--- GOAL OF THE EXERCISE ---
Write out, unaltered, each line from the top of the records below down to the line where "return material, shader" appears, that line included.

--- LISTED RECORDS ---

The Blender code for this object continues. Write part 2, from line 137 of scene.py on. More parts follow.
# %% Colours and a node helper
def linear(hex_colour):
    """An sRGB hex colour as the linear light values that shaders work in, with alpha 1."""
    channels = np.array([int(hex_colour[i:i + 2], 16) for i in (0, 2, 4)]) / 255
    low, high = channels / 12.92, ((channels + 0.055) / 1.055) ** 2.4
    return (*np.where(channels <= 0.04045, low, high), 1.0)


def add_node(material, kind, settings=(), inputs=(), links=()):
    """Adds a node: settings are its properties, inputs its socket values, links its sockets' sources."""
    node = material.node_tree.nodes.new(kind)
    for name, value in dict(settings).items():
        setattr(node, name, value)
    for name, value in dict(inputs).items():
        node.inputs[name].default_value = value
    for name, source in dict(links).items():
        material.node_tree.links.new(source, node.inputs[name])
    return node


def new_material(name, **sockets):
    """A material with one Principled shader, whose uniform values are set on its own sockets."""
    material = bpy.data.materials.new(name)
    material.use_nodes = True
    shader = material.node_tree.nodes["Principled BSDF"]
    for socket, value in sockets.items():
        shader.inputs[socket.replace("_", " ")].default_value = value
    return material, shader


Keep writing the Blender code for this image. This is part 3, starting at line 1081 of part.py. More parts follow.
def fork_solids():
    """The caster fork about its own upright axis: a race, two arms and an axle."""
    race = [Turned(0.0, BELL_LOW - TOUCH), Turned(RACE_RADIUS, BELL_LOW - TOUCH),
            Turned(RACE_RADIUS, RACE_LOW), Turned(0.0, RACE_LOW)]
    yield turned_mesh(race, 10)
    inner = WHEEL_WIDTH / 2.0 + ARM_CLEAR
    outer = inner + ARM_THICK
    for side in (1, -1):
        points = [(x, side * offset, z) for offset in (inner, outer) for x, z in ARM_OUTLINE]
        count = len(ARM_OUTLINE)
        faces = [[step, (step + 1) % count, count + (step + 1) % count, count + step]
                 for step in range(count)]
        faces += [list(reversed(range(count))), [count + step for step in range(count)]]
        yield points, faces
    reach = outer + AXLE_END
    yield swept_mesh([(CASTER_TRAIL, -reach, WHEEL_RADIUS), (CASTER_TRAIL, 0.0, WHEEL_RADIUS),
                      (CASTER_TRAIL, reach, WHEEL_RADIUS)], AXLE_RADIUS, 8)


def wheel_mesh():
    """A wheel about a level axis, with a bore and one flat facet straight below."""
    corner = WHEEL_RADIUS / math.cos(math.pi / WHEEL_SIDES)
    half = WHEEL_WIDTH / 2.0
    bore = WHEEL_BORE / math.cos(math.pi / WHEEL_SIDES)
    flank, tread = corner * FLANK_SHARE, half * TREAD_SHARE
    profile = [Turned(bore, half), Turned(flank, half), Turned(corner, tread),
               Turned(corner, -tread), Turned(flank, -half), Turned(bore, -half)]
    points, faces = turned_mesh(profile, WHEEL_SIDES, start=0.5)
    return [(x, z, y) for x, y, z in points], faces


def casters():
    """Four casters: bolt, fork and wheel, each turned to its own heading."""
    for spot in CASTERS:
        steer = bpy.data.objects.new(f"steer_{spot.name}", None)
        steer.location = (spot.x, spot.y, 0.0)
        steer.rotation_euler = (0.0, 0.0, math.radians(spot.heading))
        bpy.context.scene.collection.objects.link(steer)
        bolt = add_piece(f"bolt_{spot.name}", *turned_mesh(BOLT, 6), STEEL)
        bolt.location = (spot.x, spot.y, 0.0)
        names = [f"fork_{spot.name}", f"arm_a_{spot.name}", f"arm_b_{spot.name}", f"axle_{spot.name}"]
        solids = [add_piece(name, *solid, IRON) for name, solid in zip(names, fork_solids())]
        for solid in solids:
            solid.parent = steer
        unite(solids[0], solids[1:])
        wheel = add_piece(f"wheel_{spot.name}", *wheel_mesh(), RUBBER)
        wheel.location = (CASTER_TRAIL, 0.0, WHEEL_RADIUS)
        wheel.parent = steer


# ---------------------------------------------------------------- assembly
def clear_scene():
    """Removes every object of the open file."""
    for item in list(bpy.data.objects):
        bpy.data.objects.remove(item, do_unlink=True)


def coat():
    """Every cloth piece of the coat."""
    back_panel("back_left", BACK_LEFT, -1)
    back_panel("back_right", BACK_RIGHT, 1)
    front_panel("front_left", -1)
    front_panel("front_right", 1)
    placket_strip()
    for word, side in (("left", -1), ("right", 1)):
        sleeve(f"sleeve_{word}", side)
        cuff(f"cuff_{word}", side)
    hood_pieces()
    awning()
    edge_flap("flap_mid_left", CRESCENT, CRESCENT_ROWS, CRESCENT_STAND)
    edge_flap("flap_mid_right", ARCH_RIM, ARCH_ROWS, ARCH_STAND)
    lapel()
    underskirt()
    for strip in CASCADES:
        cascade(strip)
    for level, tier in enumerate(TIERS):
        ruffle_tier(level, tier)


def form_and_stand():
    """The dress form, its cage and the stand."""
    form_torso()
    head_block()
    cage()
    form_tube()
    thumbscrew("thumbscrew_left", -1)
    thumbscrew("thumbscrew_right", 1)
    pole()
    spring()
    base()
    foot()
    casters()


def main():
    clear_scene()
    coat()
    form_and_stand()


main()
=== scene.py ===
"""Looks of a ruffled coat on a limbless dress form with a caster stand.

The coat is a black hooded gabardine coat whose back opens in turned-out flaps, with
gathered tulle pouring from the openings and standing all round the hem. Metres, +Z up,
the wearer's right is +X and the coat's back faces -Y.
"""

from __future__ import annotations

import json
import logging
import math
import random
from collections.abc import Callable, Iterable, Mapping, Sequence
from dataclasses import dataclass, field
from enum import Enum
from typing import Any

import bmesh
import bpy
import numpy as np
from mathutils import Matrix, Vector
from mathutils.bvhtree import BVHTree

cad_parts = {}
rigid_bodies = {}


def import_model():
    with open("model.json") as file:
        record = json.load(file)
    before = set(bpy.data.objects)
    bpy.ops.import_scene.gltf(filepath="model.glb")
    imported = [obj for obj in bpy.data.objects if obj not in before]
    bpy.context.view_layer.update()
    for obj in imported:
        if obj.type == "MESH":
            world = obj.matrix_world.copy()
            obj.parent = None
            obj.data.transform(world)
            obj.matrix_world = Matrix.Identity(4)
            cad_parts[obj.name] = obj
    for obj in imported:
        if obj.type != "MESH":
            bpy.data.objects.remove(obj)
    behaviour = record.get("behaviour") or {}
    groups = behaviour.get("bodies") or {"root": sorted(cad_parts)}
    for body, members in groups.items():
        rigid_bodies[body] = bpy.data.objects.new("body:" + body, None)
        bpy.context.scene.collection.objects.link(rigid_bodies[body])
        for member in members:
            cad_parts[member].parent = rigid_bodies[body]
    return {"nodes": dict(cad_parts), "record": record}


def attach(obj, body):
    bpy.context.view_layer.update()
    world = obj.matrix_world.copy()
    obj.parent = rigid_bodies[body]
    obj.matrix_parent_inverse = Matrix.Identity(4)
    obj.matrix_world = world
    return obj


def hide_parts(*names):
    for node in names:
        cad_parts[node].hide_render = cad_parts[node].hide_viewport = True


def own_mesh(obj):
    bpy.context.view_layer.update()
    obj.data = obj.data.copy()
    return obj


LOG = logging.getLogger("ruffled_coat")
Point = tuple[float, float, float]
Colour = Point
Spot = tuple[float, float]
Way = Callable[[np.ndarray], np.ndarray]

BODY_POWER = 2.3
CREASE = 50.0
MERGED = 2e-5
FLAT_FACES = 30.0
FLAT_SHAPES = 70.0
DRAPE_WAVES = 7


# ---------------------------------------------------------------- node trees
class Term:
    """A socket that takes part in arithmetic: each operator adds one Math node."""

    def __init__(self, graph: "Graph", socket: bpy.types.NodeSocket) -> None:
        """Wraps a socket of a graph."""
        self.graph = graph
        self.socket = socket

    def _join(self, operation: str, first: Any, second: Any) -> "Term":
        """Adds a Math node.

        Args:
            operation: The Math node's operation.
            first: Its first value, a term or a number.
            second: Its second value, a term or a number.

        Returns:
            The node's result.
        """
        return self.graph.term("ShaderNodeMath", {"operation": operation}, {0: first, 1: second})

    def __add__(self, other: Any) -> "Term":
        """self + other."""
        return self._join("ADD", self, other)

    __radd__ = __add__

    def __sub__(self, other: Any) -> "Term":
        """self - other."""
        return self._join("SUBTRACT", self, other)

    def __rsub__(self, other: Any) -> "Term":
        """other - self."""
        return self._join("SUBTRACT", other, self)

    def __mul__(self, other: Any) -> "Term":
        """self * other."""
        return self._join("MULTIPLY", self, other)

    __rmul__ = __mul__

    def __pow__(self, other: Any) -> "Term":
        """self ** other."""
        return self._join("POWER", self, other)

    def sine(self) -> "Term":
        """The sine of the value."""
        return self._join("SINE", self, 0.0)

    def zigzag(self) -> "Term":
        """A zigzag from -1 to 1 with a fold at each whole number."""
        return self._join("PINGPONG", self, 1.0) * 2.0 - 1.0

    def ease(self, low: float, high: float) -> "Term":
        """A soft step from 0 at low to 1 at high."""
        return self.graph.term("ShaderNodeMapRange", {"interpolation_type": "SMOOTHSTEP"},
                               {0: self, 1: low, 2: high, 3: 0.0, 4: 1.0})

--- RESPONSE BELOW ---
The Blender code for this object continues. Write part 2, from line 137 of scene.py on. More parts follow.
# %% Colours and a node helper
def linear(hex_colour):
    """An sRGB hex colour as the linear light values that shaders work in, with alpha 1."""
    channels = np.array([int(hex_colour[i:i + 2], 16) for i in (0, 2, 4)]) / 255
    low, high = channels / 12.92, ((channels + 0.055) / 1.055) ** 2.4
    return (*np.where(channels <= 0.04045, low, high), 1.0)


def add_node(material, kind, settings=(), inputs=(), links=()):
    """Adds a node: settings are its properties, inputs its socket values, links its sockets' sources."""
    node = material.node_tree.nodes.new(kind)
    for name, value in dict(settings).items():
        setattr(node, name, value)
    for name, value in dict(inputs).items():
        node.inputs[name].default_value = value
    for name, source in dict(links).items():
        material.node_tree.links.new(source, node.inputs[name])
    return node


def new_material(name, **sockets):
    """A material with one Principled shader, whose uniform values are set on its own sockets."""
    material = bpy.data.materials.new(name)
    material.use_nodes = True
    shader = material.node_tree.nodes["Principled BSDF"]
    for socket, value in sockets.items():
        shader.inputs[socket.replace("_", " ")].default_value = value
    return material, shader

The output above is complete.